I'd like to use this type with LINQ query syntax. I can implement Select, but I can't quite figure out the SelectMany method signature required. More accurately, this works:

var l = new Either<string, int>("no, this is a left");
var r = new Either<string, int>(2);
    
var ret5 =
    from x in l
    from y in r
    select y;

// returns ret5 as a Left, with the expected message

if I use the following implentation:

public static Either<L, RR> SelectMany<L, R, RR>(
    this Either<L, R> either,     // the source "collection"
    Func<R, Either<L, R>> g,      // why R here? why not L, R. can only be 1 argument. Func<TSource, IEnumerable<TCollection>> collectionSelector,
    Func<L, R, RR> f              // a transform that takes the contained items and converts to the transformed right
)
{
    if (either.IsLeft) return new Left<L, RR>(either.Left);
    
    var inner = g(either.Right);
    
    if (inner.IsLeft) return new Left<L, RR>(inner.Left);
    
    return new Right<L, RR>(f(inner.Left, inner.Right));
}

but I can't mentally correlate it with the documented signature (here from Jon Skeet's Edulinq post)

public static IEnumerable<TResult> SelectMany<TSource, TCollection, TResult>(
    this IEnumerable<TSource> source,
    Func<TSource, IEnumerable<TCollection>> collectionSelector,
    Func<TSource, TCollection, TResult> resultSelector)

Is there a general way of understanding what the signature of your SelectMany method should be for classes with multiple generic parameters?

EDIT: The LaYumba library has a similar signature for a Transition example class so .. are the complete set of SelectMany overloads documented somewhere - including those for multi-parameter types?

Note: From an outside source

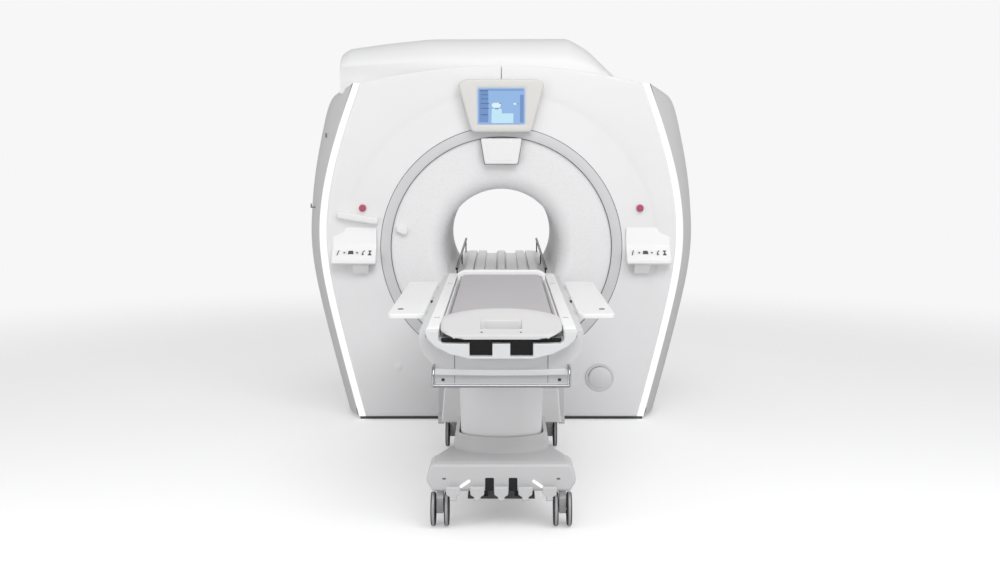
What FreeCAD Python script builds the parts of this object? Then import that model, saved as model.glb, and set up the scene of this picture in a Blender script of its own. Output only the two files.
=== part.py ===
import FreeCAD, Part
import Sketcher
import math
import os
from FreeCAD import Placement, Rotation, Vector

# A whole-body scanner: a horizontal tube magnet in moulded covers, with a docking patient table.
# Millimetres. X to the right seen from the table, +Y into the tube, +Z up.
# The origin is on the floor, straight below the middle of the tube.

# ---------------------------------------------------------------- driving dimensions
ahead = "in front of the covers: "
driving = [
    # the tube and what is wrapped round it
    ("isoHeight", 1050, "height of the tube's axis"),
    ("boreRadius", 350, "inside of the bore liner"),
    ("linerWall", 9, "wall of the bore liner"),
    ("throatDepth", 240, "front plane to the start of the straight tube"),
    ("tubeEnd", 760, "Y where the straight tube ends at the back"),
    ("halfDepth", 860, "origin to the front and the back plane of the covers"),
    ("vesselRadius", 880, "outside of the vacuum vessel"),
    ("coilRoom", 35, "inside of the bore liner to the gradient coil"),
    ("vesselLength", 1400, "length of the vacuum vessel"),
    ("vesselWall", 12, "plate of the vacuum vessel"),
    ("gradientWall", 85, "gradient coil, outside to inside"),
    ("turretX", -420, "place of the service turret across the magnet"),
    ("turretRadius", 170, "service turret"),
    ("turretTop", 2030, "height of the turret's lid"),
    ("seatGap", 0.3, "gap between pieces that sit in each other"),
    # floor frame
    ("plinthHalf", 862, "half width of the floor plate"),
    ("plinthHeight", 20, "thickness of the floor plate"),
    ("anchorSpacing", 1400, "floor anchors, hole to hole, both ways"),
    ("anchorRadius", 9, "floor anchor hole"),
    # moulded covers: half widths of the front cover at five heights
    ("footHalf", 826, "half width at the foot"),
    ("footHeight", 22, "height of the foot"),
    ("hipHalf", 984, "half width at the hip"),
    ("hipHeight", 659, "height of the hip"),
    ("waistHalf", 1050, "half width at the waist"),
    ("waistHeight", 1090, "height of the waist"),
    ("shoulderHalf", 978, "half width at the shoulder"),
    ("shoulderHeight", 1607, "height of the shoulder"),
    ("headHalf", 838, "half width at the head"),
    ("headHeight", 2030, "height of the head"),
    ("crownHeight", 2134, "height of the front cover's middle"),
    ("hoodHeight", 2325, "height of the top cover"),
    ("coverWall", 6, "wall of the moulded covers"),
    ("coverReturn", 70, "depth of the front cover's rim"),
    ("coverSeam", 4, "seam between the halves of the front cover"),
    ("stripWidth", 42, "light strip, across"),
    ("stripDepth", 30, "light strip, front to back"),
    ("sideSpread", 88, "how far the side covers swell outwards"),
    ("sideSwell", 300, "front plane to the widest place of the side covers"),
    # ring, flare and what hangs on the front
    ("ringOuter", 724, "outside of the trim ring"),
    ("ringInner", 665, "inside of the trim ring"),
    ("ringDepth", 30, "trim ring, front to back"),
    ("ringProud", 6, "trim ring, in front of the cover"),
    ("flareDip", 56, "how far the flare falls back towards the tube"),
    ("flareRound", 130, "round of the flare's lip"),
    ("flareWall", 6, "wall of the flare"),
    ("screenHalf", 138, "half width of the display"),
    ("screenLow", 1789, "lower edge of the display"),
    ("screenHigh", 1997, "upper edge of the display"),
    ("displayDepth", 76, "display housing, front to back"),
    ("stopX", 831, "emergency button, from the middle"),
    ("stopHeight", 1290, "height of the emergency buttons"),
    ("stopRadius", 20, "cap of the emergency button"),
    ("stopTravel", 6, "travel of the emergency button"),
    ("portX", 598, "service port, from the middle"),
    ("portHeight", 259, "height of the service port"),
    ("portRadius", 88, "outside of the service port's bezel"),
    ("panelInner", 748, "keypad panel, edge near the ring"),
    ("panelOuter", 1012, "keypad panel, outer edge"),
    ("panelTop", 1175, "top of the keypad panel"),
    ("panelReach", 102, "how far the keypad stands out"),
    # bridge through the tube
    ("bridgeTop", 856, "height of the bridge's deck"),
    ("bridgeEnd", 1340, "Y where the bridge ends behind the magnet"),
    ("guideInner", 268, "black guide rails, inner face from the middle"),
    ("guideWidth", 14, "black guide rails, across"),
    ("guideTop", 935, "top of the black guide rails"),
    # table top
    ("tableFoot", 2362, ahead + "table's foot end"),
    ("tableHead", 20, ahead + "table's head end"),
    ("railTop", 900, "height of the table's side rails"),
    ("railOuter", 317, "outer edge of the side rails"),
    ("railInner", 260, "inner edge of the side rails"),
    ("deckTop", 857, "height of the table's deck"),
    ("deckWall", 18, "thickness of the table's deck"),
    ("tubHalf", 348, "half width of the table's tub"),
    ("tubBottom", 658, "underside of the table's tub"),
    ("cradleHalf", 255, "half width of the cradle"),
    ("cradleWall", 22, "thickness of the cradle's shell"),
    ("cushionInset", 19, "edge of the cradle to the edge of the cushion"),
    ("cushionHeight", 60, "thickness of the cushion"),
    ("cushionFoot", 2130, ahead + "cushion's foot end"),
    ("cushionHead", 420, ahead + "cushion's head end"),
    ("barRadius", 10, "push bar"),
    ("barHalf", 287, "half length of the push bar"),
    ("barHeight", 672, "height of the push bar"),
    ("barReach", 40, "push bar in front of the table's foot"),
    ("boardWidth", 146, "arm board, across"),
    ("boardThick", 16, "arm board, bottom to top"),
    ("boardFoot", 1890, ahead + "arm board's foot end"),
    ("boardHead", 510, ahead + "arm board's head end"),
    ("hingeX", 358, "arm board hinge, from the middle"),
    ("hingeHeight", 886, "height of the arm board hinge"),
    ("hingePin", 4, "arm board hinge pin"),
    # lifting column
    ("sleeveHalf", 164, "half width of the column's sleeve, at its lower end"),
    ("sleeveFront", 1975, ahead + "sleeve's front, at its lower end"),
    ("sleeveBack", 1140, ahead + "sleeve's back, at its lower end"),
    ("sleeveLow", 345, "lower end of the sleeve"),
    ("sleeveFlare", 32, "how much wider the sleeve is at its top, each side"),
    ("sleeveWall", 5, "wall of the sleeve"),
    ("liftTravel", 240, "how far the table goes down"),
    ("ramRadius", 45, "lifting ram"),
    # table base
    ("beamHalf", 327, "half width of the front crossbeam's cover"),
    ("beamFront", 2200, ahead + "front crossbeam's face"),
    ("beamBack", 2035, ahead + "front crossbeam's back"),
    ("beamTop", 285, "height of the base cover"),
    ("beamRoom", 16, "top of the wheels to the underside of the base cover"),
    ("collarHalf", 194, "half width of the collar round the sleeve"),
    ("collarWall", 10, "wall of the collar"),
    ("collarTop", 360, "height of the collar"),
    ("panLow", 86, "underside of the chassis pan"),
    ("wheelRadius", 75, "caster wheel"),
    ("wheelWidth", 23, "one wheel of a caster pair"),
    ("wheelPitch", 57, "from wheel to wheel in a pair"),
    ("panBack", 790, ahead + "back of the chassis pan"),
    ("spineBack", 804, ahead + "back of the base cover"),
    ("neckHalf", 60, "half width of the chassis between pan and crossbeams"),
    ("panHalf", 150, "half width of the chassis pan"),
    ("beamThick", 40, "chassis crossbeams, bottom to top"),
    ("casterX", 268, "casters, from the middle"),
    ("casterFront", 2150, ahead + "front wheels' axle"),
    ("casterBack", 680, ahead + "rear wheels' axle"),
    ("casterTrail", 25, "wheel centre behind the swivel"),
    ("stemRadius", 11, "caster stem"),
    ("axleRadius", 7, "caster axle"),
    ("pedalRise", 12, "pedal shaft above the underside of the base cover"),
    ("pedalShaftY", 2132, ahead + "pedal shaft"),
    ("pedalWidth", 30, "foot pedal, across"),
    ("pedalPitch", 104, "from pedal to pedal"),
    ("runFit", 0.05, "running clearance of pins and shafts"),
]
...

EDIT: very delayed edit, but the reference source details the signatures for IEnumerable<>.SelectMany, but doesn't tell you why they're needed. You can dig through the compiler code to get there but it's a painful journey.


Solution

  • The suggested SelectMany overload only compiles because the only test case doesn't change the types. That is, in

    var ret5 =
        from x in l
        from y in r
        select y;
    

    both l and r have the same type: Either<string, int>. Thus, while being too constrained, the suggested SelectMany overload is actually enough to make the code compile. It's not flexible enough, however, to map between different types of Eithers.

    TL;DR;

    The correct type of SelectMany is:

    public static Either<L, RR> SelectMany<L, R, T, RR>(
        this Either<L, R> source,
        Func<R, Either<L, T>> k,
        Func<R, T, RR> s)
    

    It may help to forget this particular overload for a little while, since it's a C#-specific weirdness that has no equivalent in other languages that I'm aware of (F# and Haskell).

    Bind

    The standard SelectMany method in C# corresponds to what is usually known as monadic bind. For the Either type in the OP, it'd look like this:

    public static Either<L, RR> SelectMany<L, R, RR>(
        this Either<L, R> source,
        Func<R, Either<L, RR>> selector)
    {
        if (source.IsLeft)
            return new Left<L, RR>(source.Left);
    
        return selector(source.Right);
    }
    

    This overload is much easier to deal with, since it doesn't require that weird extra-step function that the other overload takes.

    To be clear, however, the other overload is required to make query syntax light up, so I'll get back to that later.

    If you can implement a SelectMany method like this one, the type forms a monad. Notice that it only maps the right-hand side, though. This may be easier to see if we also add a Select method.

    Functor

    All monads are also functors. You can always implement Select if you have a lawful SelectMany (monadic bind), and the implementation is entirely automatable:

    public static Either<L, RR> Select<L, R, RR>(
        this Either<L, R> source,
        Func<R, RR> selector)
    {
        return source.SelectMany(r => new Right<L, RR>(selector(r)));
    }
    

    Notice that Select only maps R to RR while L stays fixed. Either is actually not just a single functor, but a family of functors - one for each L. For example, Either<string, R> gives rise to a different functor than Either<int, R>. Either is, however, a bifunctor.

    There's only one type to map: R.

    Query syntax

    These two method are enough if you only need method call syntax, but if you also need query syntax, you're going to need that other SelectMany overload. As far as I can tell, if you already have Select and SelectMany, you can always(?) implement the other overload with the same nested lambda express:

    public static Either<L, RR> SelectMany<L, R, T, RR>(
        this Either<L, R> source,
        Func<R, Either<L, T>> k,
        Func<R, T, RR> s)
    {
        return source.SelectMany(x => k(x).Select(y => s(x, y)));
    }
    

    I actually copy-pasted that expression from a SelectMany method for an entirely different monad (State).

    Notice again that L is fixed. It doesn't partake in any mappings, so it's as though it wasn't there. The 'intermediary' type is here called T.

    Monomorphism

    The reason that the method suggested in the OP compiled is that the C# compiler is actually quite forgiving. If you make the generic types less generic than you have to, it still compiles.

    For example, much to my surprise, I last year discovered that you can also use a more constrained Select method to implement monomorphic functors.

    Encapsulation

    All this said, you should consider adding some encapsulation to the types in question. As the code stands, anyone can add a new class that inherits from Either<L, R> and behaves completely erratically.

    You may, for example, instead consider a Church-encoded Either.